### Collected material
━━━━━━━━━━━━━━━━━━━━

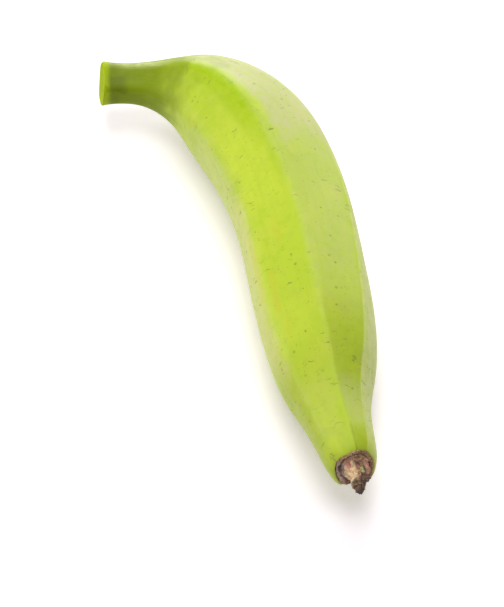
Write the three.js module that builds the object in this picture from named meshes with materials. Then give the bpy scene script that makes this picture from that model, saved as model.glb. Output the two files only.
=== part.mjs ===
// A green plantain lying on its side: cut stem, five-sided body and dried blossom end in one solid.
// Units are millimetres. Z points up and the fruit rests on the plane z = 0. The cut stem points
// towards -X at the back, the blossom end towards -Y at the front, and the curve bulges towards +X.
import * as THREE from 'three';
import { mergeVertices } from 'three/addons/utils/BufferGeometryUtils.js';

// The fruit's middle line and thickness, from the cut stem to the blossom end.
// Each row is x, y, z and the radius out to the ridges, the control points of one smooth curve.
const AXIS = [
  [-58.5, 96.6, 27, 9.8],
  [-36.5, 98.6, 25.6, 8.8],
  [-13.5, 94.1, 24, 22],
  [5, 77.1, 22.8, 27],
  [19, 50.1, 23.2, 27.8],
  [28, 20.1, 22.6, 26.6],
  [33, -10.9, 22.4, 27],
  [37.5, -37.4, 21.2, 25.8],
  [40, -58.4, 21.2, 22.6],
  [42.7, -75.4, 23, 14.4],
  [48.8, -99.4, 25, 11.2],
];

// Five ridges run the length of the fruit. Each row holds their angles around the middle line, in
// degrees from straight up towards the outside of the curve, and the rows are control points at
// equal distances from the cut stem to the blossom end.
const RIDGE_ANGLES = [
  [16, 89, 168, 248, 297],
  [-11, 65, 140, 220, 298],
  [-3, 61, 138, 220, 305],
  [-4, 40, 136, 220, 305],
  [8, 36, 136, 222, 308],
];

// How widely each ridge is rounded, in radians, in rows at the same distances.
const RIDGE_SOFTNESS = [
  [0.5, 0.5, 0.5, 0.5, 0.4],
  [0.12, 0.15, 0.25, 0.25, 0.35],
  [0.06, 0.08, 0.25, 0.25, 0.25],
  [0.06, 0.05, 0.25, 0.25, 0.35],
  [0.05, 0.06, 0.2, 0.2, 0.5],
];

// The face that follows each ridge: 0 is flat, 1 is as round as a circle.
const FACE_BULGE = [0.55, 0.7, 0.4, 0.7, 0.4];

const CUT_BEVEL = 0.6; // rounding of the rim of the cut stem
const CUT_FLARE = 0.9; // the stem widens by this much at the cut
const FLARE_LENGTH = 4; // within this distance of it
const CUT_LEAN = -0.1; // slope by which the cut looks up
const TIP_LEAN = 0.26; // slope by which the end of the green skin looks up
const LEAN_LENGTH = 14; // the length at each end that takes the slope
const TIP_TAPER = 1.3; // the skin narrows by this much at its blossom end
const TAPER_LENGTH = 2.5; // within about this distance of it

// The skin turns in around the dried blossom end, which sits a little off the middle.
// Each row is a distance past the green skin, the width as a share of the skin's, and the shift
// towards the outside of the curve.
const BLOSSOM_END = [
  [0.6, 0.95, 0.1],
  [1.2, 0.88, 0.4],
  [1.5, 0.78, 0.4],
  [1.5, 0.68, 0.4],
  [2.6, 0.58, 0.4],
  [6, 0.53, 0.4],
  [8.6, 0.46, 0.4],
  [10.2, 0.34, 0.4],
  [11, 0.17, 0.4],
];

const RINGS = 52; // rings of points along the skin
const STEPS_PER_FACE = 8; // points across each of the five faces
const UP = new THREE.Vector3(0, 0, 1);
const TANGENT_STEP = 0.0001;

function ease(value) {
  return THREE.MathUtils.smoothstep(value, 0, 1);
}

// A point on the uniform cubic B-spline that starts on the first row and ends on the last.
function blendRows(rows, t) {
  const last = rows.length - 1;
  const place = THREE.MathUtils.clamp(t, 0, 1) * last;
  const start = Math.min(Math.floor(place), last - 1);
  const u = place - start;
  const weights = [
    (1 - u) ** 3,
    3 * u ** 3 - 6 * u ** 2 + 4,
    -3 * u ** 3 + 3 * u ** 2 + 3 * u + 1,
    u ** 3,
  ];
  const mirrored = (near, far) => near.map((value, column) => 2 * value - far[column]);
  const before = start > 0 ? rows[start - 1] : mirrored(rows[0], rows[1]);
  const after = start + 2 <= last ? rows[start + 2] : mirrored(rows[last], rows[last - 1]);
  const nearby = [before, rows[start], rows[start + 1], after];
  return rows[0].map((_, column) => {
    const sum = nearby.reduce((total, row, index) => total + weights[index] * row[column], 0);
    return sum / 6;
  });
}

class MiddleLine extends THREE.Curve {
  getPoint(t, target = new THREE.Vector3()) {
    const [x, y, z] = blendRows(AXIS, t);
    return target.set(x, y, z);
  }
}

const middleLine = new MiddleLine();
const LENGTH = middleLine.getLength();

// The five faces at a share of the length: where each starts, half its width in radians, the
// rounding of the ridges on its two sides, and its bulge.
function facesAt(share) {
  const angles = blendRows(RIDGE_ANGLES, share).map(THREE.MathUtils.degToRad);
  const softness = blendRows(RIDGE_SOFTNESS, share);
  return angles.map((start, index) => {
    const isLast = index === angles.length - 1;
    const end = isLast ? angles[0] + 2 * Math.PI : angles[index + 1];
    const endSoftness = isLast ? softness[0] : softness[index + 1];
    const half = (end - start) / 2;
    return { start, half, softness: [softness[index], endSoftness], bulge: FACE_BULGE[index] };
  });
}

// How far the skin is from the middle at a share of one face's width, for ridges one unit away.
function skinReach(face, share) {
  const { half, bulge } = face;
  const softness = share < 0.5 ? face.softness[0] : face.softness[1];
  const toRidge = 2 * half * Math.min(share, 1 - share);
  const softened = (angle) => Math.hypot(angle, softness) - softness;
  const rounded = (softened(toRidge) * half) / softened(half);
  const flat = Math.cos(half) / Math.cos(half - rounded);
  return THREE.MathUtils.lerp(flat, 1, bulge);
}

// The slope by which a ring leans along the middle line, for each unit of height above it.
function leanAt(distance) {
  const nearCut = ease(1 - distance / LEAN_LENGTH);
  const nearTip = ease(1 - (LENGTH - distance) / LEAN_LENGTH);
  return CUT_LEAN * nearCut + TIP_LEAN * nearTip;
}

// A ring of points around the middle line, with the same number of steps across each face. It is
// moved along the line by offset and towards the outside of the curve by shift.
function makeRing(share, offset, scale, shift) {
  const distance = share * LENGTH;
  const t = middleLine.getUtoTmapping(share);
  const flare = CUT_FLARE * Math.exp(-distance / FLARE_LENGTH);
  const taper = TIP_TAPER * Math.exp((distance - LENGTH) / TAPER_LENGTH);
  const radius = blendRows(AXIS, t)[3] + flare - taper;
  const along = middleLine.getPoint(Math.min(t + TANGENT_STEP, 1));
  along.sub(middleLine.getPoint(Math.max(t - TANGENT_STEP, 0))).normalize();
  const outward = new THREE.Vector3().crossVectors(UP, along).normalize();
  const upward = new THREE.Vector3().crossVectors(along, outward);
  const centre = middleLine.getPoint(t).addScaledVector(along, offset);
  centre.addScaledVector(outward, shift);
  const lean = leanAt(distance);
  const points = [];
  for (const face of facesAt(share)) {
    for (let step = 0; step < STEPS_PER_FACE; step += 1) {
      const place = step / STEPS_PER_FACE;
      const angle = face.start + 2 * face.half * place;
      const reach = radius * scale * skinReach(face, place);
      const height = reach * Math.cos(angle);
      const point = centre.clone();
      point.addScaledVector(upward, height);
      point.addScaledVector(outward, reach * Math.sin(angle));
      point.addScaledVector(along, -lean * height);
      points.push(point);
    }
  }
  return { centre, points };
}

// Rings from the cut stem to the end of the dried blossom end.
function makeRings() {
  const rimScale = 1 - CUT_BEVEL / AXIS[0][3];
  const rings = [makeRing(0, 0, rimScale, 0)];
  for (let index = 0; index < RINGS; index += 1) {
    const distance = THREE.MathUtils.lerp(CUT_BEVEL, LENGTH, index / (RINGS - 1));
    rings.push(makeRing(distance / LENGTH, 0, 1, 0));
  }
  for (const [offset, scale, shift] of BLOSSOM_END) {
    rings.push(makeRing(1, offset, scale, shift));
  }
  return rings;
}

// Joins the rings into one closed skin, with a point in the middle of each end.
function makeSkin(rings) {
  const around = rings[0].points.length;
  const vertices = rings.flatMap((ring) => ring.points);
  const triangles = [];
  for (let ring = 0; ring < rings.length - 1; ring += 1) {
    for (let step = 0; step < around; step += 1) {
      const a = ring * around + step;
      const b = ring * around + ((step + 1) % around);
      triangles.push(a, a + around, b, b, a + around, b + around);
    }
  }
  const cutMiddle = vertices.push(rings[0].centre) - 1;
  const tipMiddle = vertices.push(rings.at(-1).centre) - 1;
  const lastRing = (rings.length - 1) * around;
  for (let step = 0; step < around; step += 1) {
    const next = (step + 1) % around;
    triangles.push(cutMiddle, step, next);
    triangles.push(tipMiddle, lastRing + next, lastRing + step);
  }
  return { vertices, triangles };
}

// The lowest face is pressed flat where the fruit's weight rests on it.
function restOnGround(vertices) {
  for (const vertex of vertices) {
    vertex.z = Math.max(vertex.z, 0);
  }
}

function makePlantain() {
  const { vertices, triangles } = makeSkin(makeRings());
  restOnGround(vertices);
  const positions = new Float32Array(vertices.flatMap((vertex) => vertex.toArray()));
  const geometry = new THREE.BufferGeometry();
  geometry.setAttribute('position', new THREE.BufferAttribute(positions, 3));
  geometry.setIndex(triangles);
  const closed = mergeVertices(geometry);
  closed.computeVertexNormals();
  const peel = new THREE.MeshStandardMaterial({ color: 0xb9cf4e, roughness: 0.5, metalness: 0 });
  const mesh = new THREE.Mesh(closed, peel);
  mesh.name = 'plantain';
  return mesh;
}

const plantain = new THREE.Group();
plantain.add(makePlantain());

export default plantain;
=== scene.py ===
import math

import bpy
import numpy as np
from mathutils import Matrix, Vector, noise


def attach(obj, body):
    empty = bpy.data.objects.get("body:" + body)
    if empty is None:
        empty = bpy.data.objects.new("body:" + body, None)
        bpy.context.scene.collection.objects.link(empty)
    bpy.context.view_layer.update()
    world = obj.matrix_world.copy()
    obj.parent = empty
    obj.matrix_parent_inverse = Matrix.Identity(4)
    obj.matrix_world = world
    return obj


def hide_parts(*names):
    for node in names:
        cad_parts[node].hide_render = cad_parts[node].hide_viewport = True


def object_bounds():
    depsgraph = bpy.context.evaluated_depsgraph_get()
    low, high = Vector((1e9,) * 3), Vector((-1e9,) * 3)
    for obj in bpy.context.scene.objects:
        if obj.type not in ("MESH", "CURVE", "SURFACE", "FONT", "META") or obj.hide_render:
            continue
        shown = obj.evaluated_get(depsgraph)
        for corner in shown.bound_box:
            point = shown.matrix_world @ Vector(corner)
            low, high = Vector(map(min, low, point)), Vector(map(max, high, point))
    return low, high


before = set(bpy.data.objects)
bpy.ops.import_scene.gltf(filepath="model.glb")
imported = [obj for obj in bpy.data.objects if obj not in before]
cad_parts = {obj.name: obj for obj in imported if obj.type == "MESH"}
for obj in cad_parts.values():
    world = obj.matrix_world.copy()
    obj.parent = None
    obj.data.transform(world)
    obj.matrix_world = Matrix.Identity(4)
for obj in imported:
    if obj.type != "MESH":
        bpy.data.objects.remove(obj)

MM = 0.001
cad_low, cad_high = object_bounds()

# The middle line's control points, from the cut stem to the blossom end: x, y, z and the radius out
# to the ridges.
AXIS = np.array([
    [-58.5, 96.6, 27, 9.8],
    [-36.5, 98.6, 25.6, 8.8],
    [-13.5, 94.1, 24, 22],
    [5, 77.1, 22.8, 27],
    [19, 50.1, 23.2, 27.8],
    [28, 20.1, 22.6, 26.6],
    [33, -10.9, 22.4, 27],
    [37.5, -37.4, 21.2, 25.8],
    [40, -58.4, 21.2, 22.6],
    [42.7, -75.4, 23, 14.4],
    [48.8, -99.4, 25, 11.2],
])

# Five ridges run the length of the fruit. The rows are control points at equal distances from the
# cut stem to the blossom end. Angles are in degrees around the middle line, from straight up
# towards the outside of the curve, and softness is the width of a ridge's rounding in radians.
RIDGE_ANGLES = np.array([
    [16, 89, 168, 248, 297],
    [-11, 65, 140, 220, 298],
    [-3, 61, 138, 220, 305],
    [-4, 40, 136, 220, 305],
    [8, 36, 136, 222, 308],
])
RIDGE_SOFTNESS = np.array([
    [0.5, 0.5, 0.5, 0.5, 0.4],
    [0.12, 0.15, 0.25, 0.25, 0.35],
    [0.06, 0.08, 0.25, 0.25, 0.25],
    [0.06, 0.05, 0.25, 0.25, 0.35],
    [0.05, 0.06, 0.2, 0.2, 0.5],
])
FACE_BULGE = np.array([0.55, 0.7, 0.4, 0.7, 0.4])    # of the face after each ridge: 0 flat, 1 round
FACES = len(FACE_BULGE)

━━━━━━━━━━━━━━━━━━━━

### Exercise details
Looking at the material above, please copy exactly every line from its first line through the line containing "const FACE_BULGE = [0.55, 0.7, 0.4, 0.7, 0.4];", with both ends included and nothing else.

### Task response
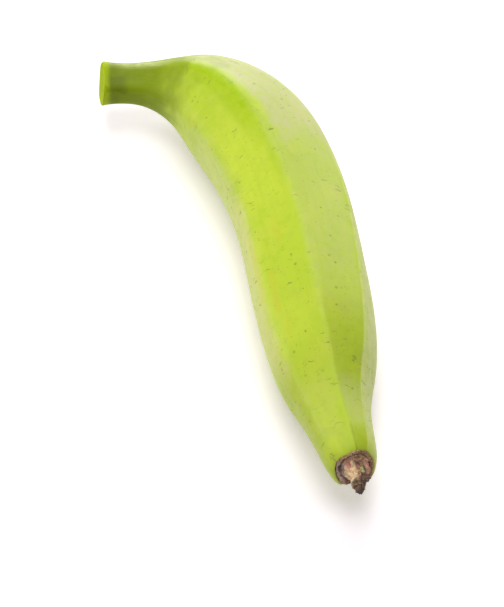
Write the three.js module that builds the object in this picture from named meshes with materials. Then give the bpy scene script that makes this picture from that model, saved as model.glb. Output the two files only.
=== part.mjs ===
// A green plantain lying on its side: cut stem, five-sided body and dried blossom end in one solid.
// Units are millimetres. Z points up and the fruit rests on the plane z = 0. The cut stem points
// towards -X at the back, the blossom end towards -Y at the front, and the curve bulges towards +X.
import * as THREE from 'three';
import { mergeVertices } from 'three/addons/utils/BufferGeometryUtils.js';

// The fruit's middle line and thickness, from the cut stem to the blossom end.
// Each row is x, y, z and the radius out to the ridges, the control points of one smooth curve.
const AXIS = [
  [-58.5, 96.6, 27, 9.8],
  [-36.5, 98.6, 25.6, 8.8],
  [-13.5, 94.1, 24, 22],
  [5, 77.1, 22.8, 27],
  [19, 50.1, 23.2, 27.8],
  [28, 20.1, 22.6, 26.6],
  [33, -10.9, 22.4, 27],
  [37.5, -37.4, 21.2, 25.8],
  [40, -58.4, 21.2, 22.6],
  [42.7, -75.4, 23, 14.4],
  [48.8, -99.4, 25, 11.2],
];

// Five ridges run the length of the fruit. Each row holds their angles around the middle line, in
// degrees from straight up towards the outside of the curve, and the rows are control points at
// equal distances from the cut stem to the blossom end.
const RIDGE_ANGLES = [
  [16, 89, 168, 248, 297],
  [-11, 65, 140, 220, 298],
  [-3, 61, 138, 220, 305],
  [-4, 40, 136, 220, 305],
  [8, 36, 136, 222, 308],
];

// How widely each ridge is rounded, in radians, in rows at the same distances.
const RIDGE_SOFTNESS = [
  [0.5, 0.5, 0.5, 0.5, 0.4],
  [0.12, 0.15, 0.25, 0.25, 0.35],
  [0.06, 0.08, 0.25, 0.25, 0.25],
  [0.06, 0.05, 0.25, 0.25, 0.35],
  [0.05, 0.06, 0.2, 0.2, 0.5],
];

// The face that follows each ridge: 0 is flat, 1 is as round as a circle.
const FACE_BULGE = [0.55, 0.7, 0.4, 0.7, 0.4];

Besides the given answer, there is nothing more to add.